Liquidity and Capital Resources
Cash Flows
Operating Activities
Cash provided by operating activities was $823 thousand for the year ended September 30, 2011, compared to $1.5 million for fiscal 2010. This decrease in cash from operating activities is primarily attributable to lower net income for fiscal 2011 as compared with fiscal 2010 and an increase in accounts receivable.
Investing Activities
Cash used in investing activities was $1.4 million for the year ended September 30, 2011 compared to $5.5 million for fiscal 2010. This amount included expenditures for equipment and improvements of $618 thousand for the year ended September 30, 2011 compared with $398 thousand for fiscal 2010, and capitalized software development costs of $59 thousand for the year ended September 30, 2011 as compared with $508 thousand in fiscal 2010. Also included in investing activities for the twelve months ended September 30, 2010 was net cash paid for the TMX and e.Magination acquisitions of $3.1 million. There were no acquisitions completed in fiscal 2011. Contingent acquisition payments were $696 thousand for the year ended September 30, 2011 compared with $1.5 million for fiscal 2010.
Financing Activities
Cash provided by financing activities was $34 thousand for the year ended September 30, 2011 compared with cash provided of $3.9 million for fiscal 2010. The cash provided by financing activities for the year ended September 30, 2011 was attributable to cash generated from the sale of common stock of $858 thousand and exercise of employee stock options of $121 thousand offset by net payments under the term loan and bank line of credit of $609 thousand and payments on capital leases of $212 thousand and subordinated debt of $124 thousand. At September 30, 2011, the Company had an outstanding balance under the credit line of $2.4 million at 5.25% (SVB’s prime rate was 4.00%) and $2.0 million on its term loam at 5.75%.
Capital Resources and Liquidity Outlook
On March 31, 2010, the Company entered into an Amended and Restated Loan and Security Agreement with Silicon Valley Bank (the “Loan Agreement”). The Loan Agreement provides for up to $5.0 million of revolving credit advances, of which $3.0 million may be used for acquisitions and up to $5.0 million may be used for working capital purposes. The Loan Agreement has a two year term which expires on March 31, 2012. Borrowings are limited to the lesser of (i) $5 million or (ii) 80% of eligible receivables as defined. In the event that the borrowing base formula results in less than $5.0 million in available borrowings, the Company can borrow up to $2.0 million in out of formula borrowings (provided such amount does not exceed $5.0 million) for specified periods of time.
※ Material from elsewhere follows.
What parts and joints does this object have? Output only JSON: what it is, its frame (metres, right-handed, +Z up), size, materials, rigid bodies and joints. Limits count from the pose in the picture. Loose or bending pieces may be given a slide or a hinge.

Borrowings bear interest at prime plus 1% or 1.25%, depending on the level of the adjusted EBITDA, as defined. The Company pays an annual commitment fee of .50% and an unused fee of .25%. The Company is also required to comply with certain financial and other covenants. Borrowings are secured by all of the Company’s assets and all of the Company’s intellectual property. The Loan Agreement replaced the Company’s prior credit facility with Silicon Valley Bank which expired on March 31, 2010.
In May 2011, the Company amended its loan arrangement (the “Amendment”) with Silicon Valley Bank (“SVB”). The Amendment: (i) extended the maturity date of the line of credit for one year to March 31, 2013; (ii) revised certain financial covenants; and (iii) amended the out of formula borrowings to be structured as a $2 million term loan and interest on the term loan will be at SVB’s prime rate plus 1.75%. Interest on the term loan will be paid until April 1, 2012 and on and after April 2, 2012, principal and interest on the term loan will be paid over 36 months ending on April 1, 2015.
The Company believes that cash generated from operations and proceeds from the bank line of credit will be sufficient to fund the company’s working capital and capital expenditure needs in the foreseeable future.
Inflation
Inflationary increases can cause pressure on wages and the cost of benefits offered to employees. We believe that the relatively moderate rates of inflation in recent years have not had a significant impact on our operations.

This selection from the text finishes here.